On y croise une ancienne tragédienne allemande un peu illuminée et son fils dépressif tatoueur, des chinois qui rachètent tout dans ces faubourgs de Rome, un psy très sexy, on entend les prières de la mosquée et des copines hystériques. Sergio Castellitto essaie de dépeindre l’Italie contemporaine, celle des précaires, loin des clichés. Les personnages sont hélas souvent trop stéréotypés, hormis celui de Fortunata et du psy, pour donner une profondeur à ce tableau jouant sur des clairs obscurs. Porté avec passion par Jasmine Trinca, mère (ce qui suffit à être « maso » selon elle), capable de se faire prendre par derrière à la fenêtre par son futur ex et de croire en un avenir meilleur malgré tout, Fortunata n’est pas très loin de la Penelope Cruz de Volver. Une lointaine cousine latine.

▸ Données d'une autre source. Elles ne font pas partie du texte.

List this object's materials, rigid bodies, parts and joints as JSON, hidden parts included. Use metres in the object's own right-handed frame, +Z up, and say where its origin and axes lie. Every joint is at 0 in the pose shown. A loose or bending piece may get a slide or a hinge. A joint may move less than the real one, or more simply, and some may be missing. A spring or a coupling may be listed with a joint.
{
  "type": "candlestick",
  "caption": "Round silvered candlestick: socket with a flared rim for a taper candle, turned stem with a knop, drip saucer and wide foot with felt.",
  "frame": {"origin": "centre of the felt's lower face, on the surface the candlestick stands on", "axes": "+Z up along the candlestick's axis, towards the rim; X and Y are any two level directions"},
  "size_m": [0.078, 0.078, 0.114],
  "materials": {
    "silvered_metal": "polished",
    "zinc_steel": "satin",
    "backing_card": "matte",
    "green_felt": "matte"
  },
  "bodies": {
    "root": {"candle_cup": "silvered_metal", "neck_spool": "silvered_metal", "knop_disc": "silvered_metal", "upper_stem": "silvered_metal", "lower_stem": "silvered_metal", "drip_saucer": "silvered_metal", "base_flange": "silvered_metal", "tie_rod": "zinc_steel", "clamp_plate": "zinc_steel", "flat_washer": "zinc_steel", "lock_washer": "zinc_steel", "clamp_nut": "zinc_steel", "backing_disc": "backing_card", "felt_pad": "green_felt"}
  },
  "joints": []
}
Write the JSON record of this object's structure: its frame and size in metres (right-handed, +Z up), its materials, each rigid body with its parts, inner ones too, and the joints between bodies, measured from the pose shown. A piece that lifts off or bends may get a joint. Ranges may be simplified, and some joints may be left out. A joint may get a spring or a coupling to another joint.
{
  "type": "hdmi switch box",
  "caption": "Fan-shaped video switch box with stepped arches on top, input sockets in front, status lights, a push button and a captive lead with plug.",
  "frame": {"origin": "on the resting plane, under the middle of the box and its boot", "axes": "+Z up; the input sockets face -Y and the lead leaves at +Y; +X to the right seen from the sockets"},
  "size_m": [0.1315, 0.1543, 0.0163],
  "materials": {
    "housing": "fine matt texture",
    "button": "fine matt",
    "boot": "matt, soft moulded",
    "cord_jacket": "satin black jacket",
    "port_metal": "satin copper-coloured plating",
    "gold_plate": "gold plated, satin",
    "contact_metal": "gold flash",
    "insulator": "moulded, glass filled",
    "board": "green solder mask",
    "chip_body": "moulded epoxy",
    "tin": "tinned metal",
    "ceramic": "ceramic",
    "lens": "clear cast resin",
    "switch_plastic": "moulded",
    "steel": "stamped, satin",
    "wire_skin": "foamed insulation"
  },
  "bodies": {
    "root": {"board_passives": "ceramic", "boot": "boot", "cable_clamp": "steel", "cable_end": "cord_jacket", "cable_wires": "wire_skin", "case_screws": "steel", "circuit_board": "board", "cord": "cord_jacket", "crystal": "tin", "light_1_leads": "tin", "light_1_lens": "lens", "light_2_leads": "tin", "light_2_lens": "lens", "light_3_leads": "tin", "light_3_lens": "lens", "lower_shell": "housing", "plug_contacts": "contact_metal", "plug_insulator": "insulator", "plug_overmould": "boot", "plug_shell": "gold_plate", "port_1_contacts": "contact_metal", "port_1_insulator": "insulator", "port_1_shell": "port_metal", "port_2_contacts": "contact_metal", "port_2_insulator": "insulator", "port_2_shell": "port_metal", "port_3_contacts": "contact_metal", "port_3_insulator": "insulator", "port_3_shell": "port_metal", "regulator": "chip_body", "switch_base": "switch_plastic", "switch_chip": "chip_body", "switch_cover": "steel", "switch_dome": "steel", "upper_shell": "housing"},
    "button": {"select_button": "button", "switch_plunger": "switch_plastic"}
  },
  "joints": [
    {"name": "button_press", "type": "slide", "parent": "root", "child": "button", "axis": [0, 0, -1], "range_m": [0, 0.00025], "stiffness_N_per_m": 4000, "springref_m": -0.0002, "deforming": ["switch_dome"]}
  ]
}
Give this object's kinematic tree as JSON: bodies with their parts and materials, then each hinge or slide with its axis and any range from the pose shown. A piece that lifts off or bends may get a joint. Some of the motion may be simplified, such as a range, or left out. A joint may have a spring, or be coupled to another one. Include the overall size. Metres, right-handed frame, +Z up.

Quelques dialogues crus, quelques séquences d’ambiance et quelques situations intenses mettent un peu de relief à un film qui, hélas, ne nous surprend jamais réellement. On devine rapidement que l’héroïne va aller de déconvenues en déceptions. C’est un rôle en or pour une actrice. Mais cela ne suffit pas à en faire une histoire forte, malgré la flamboyance charismatique du personnage.

A la fois névrosés et abandonnés, paumés et optimistes, les protagonistes sont avant tout dans un déni de réalité, refusant de croire que leur vie est définitivement pourrie (l’épilogue, en cela, est assassin). Le cinéaste sait créer une dynamique salutaire mais pas forcément une cohésion nécessaire. Au-delà de la tragédie qui se dessine progressivement sous nos yeux, avec cette métaphore lourdingue autour d’Antigone, le récit est terriblement « hollywoodien » dans sa démonstration, happy end en moins. La descente aux enfers de Fortunata, qui perd un à un ceux qu’elle aime ou ce qu’elle aime, qui perd aussi son éclat, manque d’élan pour nous emporter avec elle. Sans déplaisir, le film fonctionne davantage par petites vagues et le tourbillon n’est jamais très profond. La dernière partie semble même s’enrayer avec des scènes qui ont du mal à s’enchaîner.

Si son prénom signifie chance, alors elle le porte évidemment mal. Et si le film voulait, comme son épilogue l’indique, montrer qu’au milieu de ce chaos et de ce fracas, seul son rôle de mère importait, alors le réalisateur aurait peut-être du s’éviter autant de diversions. Car au final, Fortunata n’est pas vraiment sauvée. A l’instar du film qui a trop cherché sa voie et s’est perdu en cours de route.